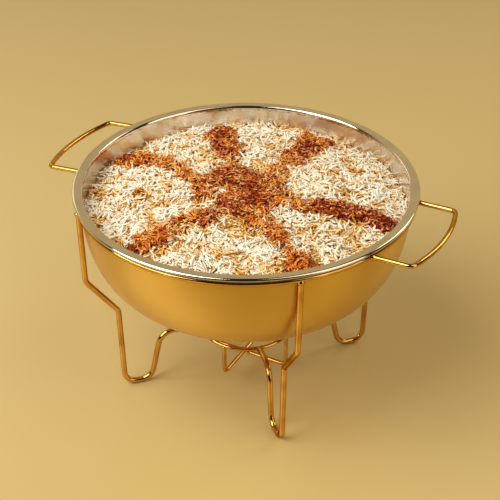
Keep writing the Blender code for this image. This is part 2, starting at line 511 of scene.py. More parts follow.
@dataclass(frozen=True)
class TurnedSteel:
    """Stainless steel: a bright rim, a painted shade under its bead, and a satin wall with lathe
    marks.
    """

    rim_radius: float
    rim_height: float
    bead: float
    colour: Colour = (0.80, 0.73, 0.62)
    dull: Colour = (0.70, 0.63, 0.53)
    wall: Colour = (0.91, 0.83, 0.73)
    # painted shade: the dark colour on the lower side of the bead
    under_bead_shade: Colour = (0.15, 0.11, 0.055)
    satin_depth: float = 0.0064
    bright_depth: float = 0.0044

    def material(self) -> bpy.types.Material:
        """Return the finish as a material."""
        paint = Paint("turned_steel", Metallic=1.0, Anisotropic=0.5, Anisotropic_Rotation=0.25)
        east, north, height = (paint.node("ShaderNodeSeparateXYZ", None, {0: paint.place},
                                          out=axis) for axis in "XYZ")
        rolled = ((east * east + north * north) ** 0.5).ease(
            self.rim_radius - 2 * self.bead, self.rim_radius - 1.8 * self.bead)
        # where the painted shade goes: the lower side of the bead, out at the rim's edge
        under_bead_shade = rolled * (1 - height.ease(self.rim_height - 1.2 * self.bead,
                                         self.rim_height - 0.9 * self.bead))
        satin = 1 - height.ease(self.rim_height - self.satin_depth,
                                self.rim_height - self.bright_depth)
        smears = paint.noise(30.0, 4.0)
        rim = paint.blend(smears.ease(0.3, 0.8), self.colour, self.dull)
        clean = paint.blend(satin, rim, self.wall)
        paint.feed(Base_Color=paint.blend(under_bead_shade, clean, self.under_bead_shade),
                   Roughness=0.07 + 0.04 * smears + satin * (0.16 + 0.10 * paint.lathe_marks()))
        return paint.material


@dataclass(frozen=True)
class CookedRice:
    """Cooked long-grain rice; each grain's own tone, with painted shade on its underside and a paler
    top, picks its place on the ramp.
    """

    name: str
    stops: tuple[tuple[float, Colour], ...]
    # how much each grain's underside is painted darker and its top paler: painted shade
    underside: float = 1.5

    def material(self) -> bpy.types.Material:
        """Return the finish as a material."""
        paint = Paint(self.name, Roughness=0.45, Specular_IOR_Level=0.25)
        tone = paint.tone_with_painted_shade(self.underside) * 0.85 + paint.noise(420.0, 2.0) * 0.22 - 0.03
        colour = paint.ramp(tone, self.stops)
        paint.feed(Base_Color=colour,
                   Normal=paint.bump(paint.noise(1500.0, 2.0), 0.00008, 0.5))
        return paint.material


@dataclass(frozen=True)
class ShadedPackedRice:
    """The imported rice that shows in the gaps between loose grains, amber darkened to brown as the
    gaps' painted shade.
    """

    def material(self) -> bpy.types.Material:
        """Return the finish as a material."""
        paint = Paint("packed_rice", Roughness=0.6)
        grain = paint.node("ShaderNodeTexVoronoi", None,
                           {"Vector": paint.place, "Scale": 420.0}, out="Distance")
        # painted shade: far darker than any grain, standing for the shade deep in the gaps
        colour = paint.ramp(paint.noise(110.0, 4.0),
                            [(0.3, (0.34, 0.11, 0.012)), (0.5, (0.62, 0.30, 0.06)),
                             (0.7, (0.82, 0.55, 0.22))])
        paint.feed(Base_Color=colour, Normal=paint.bump(grain, 0.0012))
        return paint.material


@dataclass(frozen=True)
class FriedOnion:
    """Fried onion shreds, from peach and orange to dark red brown, with a painted highlight along
    each shred's top and painted shade under it.
    """

    name: str
    stops: tuple[tuple[float, Colour], ...]
    # how much each shred's top is painted paler and its underside darker: painted highlight and
    # shade
    underside: float = 0.7

    def material(self) -> bpy.types.Material:
        """Return the finish as a material."""
        paint = Paint(self.name, Roughness=0.45, Specular_IOR_Level=0.12, Coat_Weight=0.25,
                      Coat_Roughness=0.12)
        blister = paint.noise(420.0, 3.0)
        tone = paint.tone_with_painted_shade(self.underside) * 0.75 + blister * 0.30 - 0.03
        paint.feed(Base_Color=paint.ramp(tone, self.stops),
                   Normal=paint.bump(blister, 0.0005))
        return paint.material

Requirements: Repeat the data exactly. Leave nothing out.

Solution to this task:
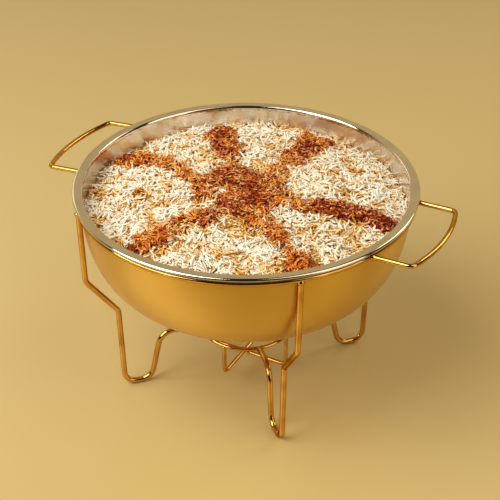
Keep writing the Blender code for this image. This is part 2, starting at line 511 of scene.py. More parts follow.
@dataclass(frozen=True)
class TurnedSteel:
    """Stainless steel: a bright rim, a painted shade under its bead, and a satin wall with lathe
    marks.
    """

    rim_radius: float
    rim_height: float
    bead: float
    colour: Colour = (0.80, 0.73, 0.62)
    dull: Colour = (0.70, 0.63, 0.53)
    wall: Colour = (0.91, 0.83, 0.73)
    # painted shade: the dark colour on the lower side of the bead
    under_bead_shade: Colour = (0.15, 0.11, 0.055)
    satin_depth: float = 0.0064
    bright_depth: float = 0.0044

    def material(self) -> bpy.types.Material:
        """Return the finish as a material."""
        paint = Paint("turned_steel", Metallic=1.0, Anisotropic=0.5, Anisotropic_Rotation=0.25)
        east, north, height = (paint.node("ShaderNodeSeparateXYZ", None, {0: paint.place},
                                          out=axis) for axis in "XYZ")
        rolled = ((east * east + north * north) ** 0.5).ease(
            self.rim_radius - 2 * self.bead, self.rim_radius - 1.8 * self.bead)
        # where the painted shade goes: the lower side of the bead, out at the rim's edge
        under_bead_shade = rolled * (1 - height.ease(self.rim_height - 1.2 * self.bead,
                                         self.rim_height - 0.9 * self.bead))
        satin = 1 - height.ease(self.rim_height - self.satin_depth,
                                self.rim_height - self.bright_depth)
        smears = paint.noise(30.0, 4.0)
        rim = paint.blend(smears.ease(0.3, 0.8), self.colour, self.dull)
        clean = paint.blend(satin, rim, self.wall)
        paint.feed(Base_Color=paint.blend(under_bead_shade, clean, self.under_bead_shade),
                   Roughness=0.07 + 0.04 * smears + satin * (0.16 + 0.10 * paint.lathe_marks()))
        return paint.material


@dataclass(frozen=True)
class CookedRice:
    """Cooked long-grain rice; each grain's own tone, with painted shade on its underside and a paler
    top, picks its place on the ramp.
    """

    name: str
    stops: tuple[tuple[float, Colour], ...]
    # how much each grain's underside is painted darker and its top paler: painted shade
    underside: float = 1.5

    def material(self) -> bpy.types.Material:
        """Return the finish as a material."""
        paint = Paint(self.name, Roughness=0.45, Specular_IOR_Level=0.25)
        tone = paint.tone_with_painted_shade(self.underside) * 0.85 + paint.noise(420.0, 2.0) * 0.22 - 0.03
        colour = paint.ramp(tone, self.stops)
        paint.feed(Base_Color=colour,
                   Normal=paint.bump(paint.noise(1500.0, 2.0), 0.00008, 0.5))
        return paint.material


@dataclass(frozen=True)
class ShadedPackedRice:
    """The imported rice that shows in the gaps between loose grains, amber darkened to brown as the
    gaps' painted shade.
    """

    def material(self) -> bpy.types.Material:
        """Return the finish as a material."""
        paint = Paint("packed_rice", Roughness=0.6)
        grain = paint.node("ShaderNodeTexVoronoi", None,
                           {"Vector": paint.place, "Scale": 420.0}, out="Distance")
        # painted shade: far darker than any grain, standing for the shade deep in the gaps
        colour = paint.ramp(paint.noise(110.0, 4.0),
                            [(0.3, (0.34, 0.11, 0.012)), (0.5, (0.62, 0.30, 0.06)),
                             (0.7, (0.82, 0.55, 0.22))])
        paint.feed(Base_Color=colour, Normal=paint.bump(grain, 0.0012))
        return paint.material


@dataclass(frozen=True)
class FriedOnion:
    """Fried onion shreds, from peach and orange to dark red brown, with a painted highlight along
    each shred's top and painted shade under it.
    """

    name: str
    stops: tuple[tuple[float, Colour], ...]
    # how much each shred's top is painted paler and its underside darker: painted highlight and
    # shade
    underside: float = 0.7

    def material(self) -> bpy.types.Material:
        """Return the finish as a material."""
        paint = Paint(self.name, Roughness=0.45, Specular_IOR_Level=0.12, Coat_Weight=0.25,
                      Coat_Roughness=0.12)
        blister = paint.noise(420.0, 3.0)
        tone = paint.tone_with_painted_shade(self.underside) * 0.75 + blister * 0.30 - 0.03
        paint.feed(Base_Color=paint.ramp(tone, self.stops),
                   Normal=paint.bump(blister, 0.0005))
        return paint.material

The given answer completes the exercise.